Огненный остров

22
18
20
22
24
26
28
30

— Ну да! Это только предлог, чтобы заговорить о ревности.

— В самом деле, друг мой, я не узнаю тебя, и, если бы всецело не доверяла тебе, твои речи, к каким я совершенно не привыкла, могли бы вызвать у меня подозрения.

— Какие подозрения? Я требую, чтобы ты объяснила мне! — вне себя кричал Эусеб. — Разве то, что я провел ночь за делами и что этот мерзкий Маес втянул меня в невыгодную сделку, дает тебе право надоедать мне твоими несправедливыми предположениями?

— Да что я такого предполагала, Господи! — спросила несчастная женщина, и, увидев, что беспокойство ее мужа не уменьшается, а усиливается, постаралась переменить разговор. — Ну, Эусеб, — продолжала она, пытаясь улыбнуться сквозь слезы, медленно катившиеся по ее щекам, — ты прекрасно знаешь, что я полностью, совершенно полагаюсь на твои слова, что верю в тебя, как веруют в Бога; если ты говоришь: «Я сделал то-то, был там-то» — я всегда считаю, что так оно и есть, клянусь ребенком, который заново свяжет нас. Никогда мне и в голову не приходила мысль сомневаться в правдивости того, что ты говорил мне. Ну, Эусеб, прости, если я чем-то обидела тебя! — закончила Эстер, подставив мужу белый чистый лоб, увенчанный белокурыми волосами, которые шелковистыми локонами выбивались из-под чепчика.

Эусеб оставался по-прежнему мрачным и надутым.

— Хочешь ли ты, — снова заговорила Эстер, — чтобы я дала тебе новое доказательство моего к тебе доверия, хочешь ты этого?

— Говори, — ответил молодой человек, взяв жену за руку.

— Ну так вот: несмотря на настояния метра Маеса, я воспротивилась тому, чтобы он сообщил тебе содержание оскорбительной приписки, которую сделал наш дядя к своему завещанию.

— Приписка! Приписка в завещании существует! — растерянно воскликнул Эусеб. — Господи, я в этом хотел усомниться! Раз она существует, значит, то, что произошло этой ночью, не сон, как я старался в том уверить себя!.. Заклинатель змей, эта странная галлюцинация, когда я видел Эстер умирающей, рангуна, сны… все это было реальным и Базилиус одержал надо мной первую победу!

Эусеб кричал в исступлении, и Эстер, воскликнув: «Боже мой, он сошел с ума!» — уронила бледную головку на подушку.

Вид жены, оказавшейся в опасности, привел Эусеба в чувство; он бросился к постели Эстер, целовал ее холодные руки, пытался помочь ей и, не преуспев в этом, позвонил служанкам, тотчас прибежавшим на зов.

За врачом послали, и он явился.
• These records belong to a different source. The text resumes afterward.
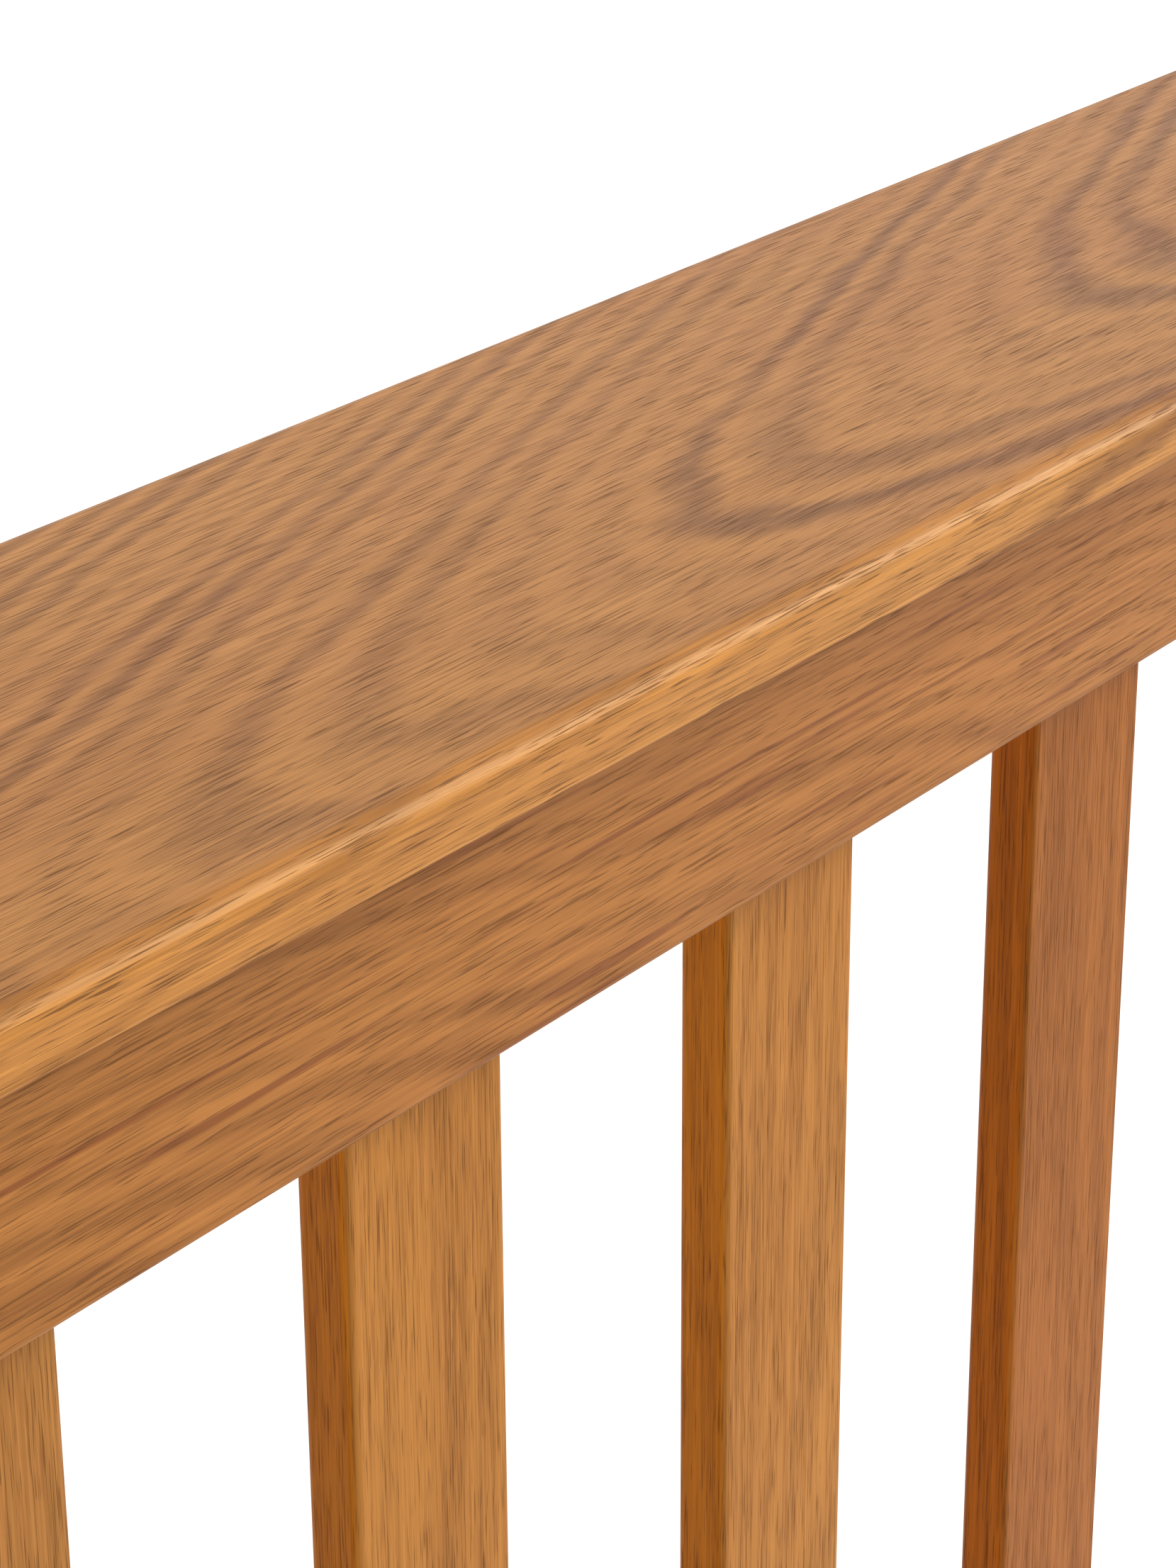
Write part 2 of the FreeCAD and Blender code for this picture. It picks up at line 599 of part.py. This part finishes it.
left, right = sill_dowel_set(-1), sill_dowel_set(1)
HOLES["sill_left"] = solid_feature("sill_left_holes", left)
HOLES["sill_right"] = solid_feature("sill_right_holes", right)
part("sill_dowels", solid_feature("sill_dowels", Part.makeCompound(left.Solids + right.Solids)))

for rail_name in RAILS:
    # The latch's inner screws go into the rail behind its plate.
    make_rail(rail_name, [HOLES["latch"]] if rail_name == "front_top_rail" else [])
for slat_number in range(SLATS):
    make_slat(slat_number)
make_cap()
make_dowels()
for hinge_level in HINGES:
    make_hinge(hinge_level)
make_stile("hinge_stile", "leaf_left", "left", [HOLES["hinge_gate"]])
make_stile("latch_stile", "clear_left + clear_wide", "right", [HOLES["latch"]])
make_post("hinge_post", "-gate_wide / 2", "right", [HOLES["hinge_post"], HOLES["sill_left"]])
make_post("latch_post", "post_right", "left", [HOLES["keeper"], HOLES["stop"], HOLES["sill_right"]])
make_sill()
make_stop()
make_latch()
make_keeper()
doc.recompute()

# ---------------------------------------------------------------- checks and export
bad = [o.Name for o in doc.Objects if {"Invalid", "Error"} & set(o.State)]
assert not bad, f"failed objects: {bad}"
os.makedirs("parts", exist_ok=True)
for name, obj in PARTS.items():
    shape = obj.Shape
    assert not shape.isNull() and shape.isValid() and shape.Solids, name
    print(f"{name}: {len(shape.Solids)} solids, {shape.Volume / 1000:.1f} cm3")
    shape.exportStep(f"parts/{name}.step")
print("hinge axis", size("hinge_x"), size("hinge_y"), "gate wide", size("gate_wide"))
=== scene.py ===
import math

import bpy
from mathutils import Matrix, Vector


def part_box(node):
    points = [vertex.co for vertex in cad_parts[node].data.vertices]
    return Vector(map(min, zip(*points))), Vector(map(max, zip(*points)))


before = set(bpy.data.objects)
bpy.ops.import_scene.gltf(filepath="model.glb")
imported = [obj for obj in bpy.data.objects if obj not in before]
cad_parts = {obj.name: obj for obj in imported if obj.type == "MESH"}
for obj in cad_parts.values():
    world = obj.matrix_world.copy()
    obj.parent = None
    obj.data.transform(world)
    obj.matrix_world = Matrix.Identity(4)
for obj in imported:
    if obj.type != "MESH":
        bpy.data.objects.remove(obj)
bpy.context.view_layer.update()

# ---------------------------------------------------------------- colours (linear) and finishes
OAK_LIGHT = (0.425, 0.178, 0.036)
OAK_DARK = (0.190, 0.068, 0.010)
OAK_RED = (0.215, 0.062, 0.012)
PORE = (0.085, 0.027, 0.005)
STEEL = (0.60, 0.59, 0.56)
ZINC = (0.66, 0.66, 0.67)
SLAT_TINTS = ((1.05, 1.06, 1.10), (1.05, 1.14, 1.35), (1.09, 1.08, 1.00), (1.14, 1.14, 1.06),
              (0.88, 0.69, 0.46), (1.03, 1.00, 0.90), (0.98, 0.94, 0.85))    # from the hinge side
WARM_SHEEN = (1.0, 0.82, 0.55)
KEY_COLOUR = (1.0, 0.93, 0.80)
MM = 0.001


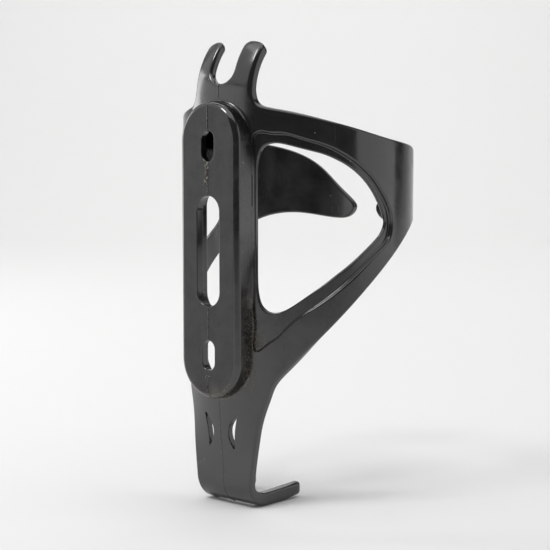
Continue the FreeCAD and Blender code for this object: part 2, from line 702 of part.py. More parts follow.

В двух словах Эусеб объяснил ему происшедшее. Доктор объявил, что состояние Эстер весьма тяжелое, что сильное потрясение, которое она, вероятно, испытала, непременно вызовет кризис, в результате чего мать или дитя в ее утробе, а возможно, и оба, могут лишиться жизни.

Стремясь уберечь Эстер от потрясения, которое она непременно испытала бы, если, придя в себя, увидела бы мужа у своего изголовья, он настоял на том, чтобы Эусеб позволил ему самому ухаживать за больной.

Эусеб покинул комнату в отчаянии, но черпая силы в самом избытке скорби.

На пороге его встретил слуга и объявил, что некий господин ожидает его в кабинете и настойчиво требует встречи.

Вначале Эусеб хотел ответить, что никого не желает видеть; затем, подумав, что именно дела помогут ему прогнать невыносимую тревогу ожидания, спустился.

Этим господином оказался наш старый знакомый, нотариус Маес.

Напрасно было искать на лице нотариуса следы вчерашней оргии, так глубоко отпечатавшейся на чертах Эусеба.

Метр Маес был розовым, свежим, спокойным и улыбающимся; на нем был безукоризненной белизны галстук; ни на его черной одежде, ни на лице его ни одна складка не выдавала его вчерашних вакхических и хореографических излишеств в Меестер Корнелисе.

Увидев Эусеба, он протянул ему руку, сопроводив этот жест почтительным приветствием.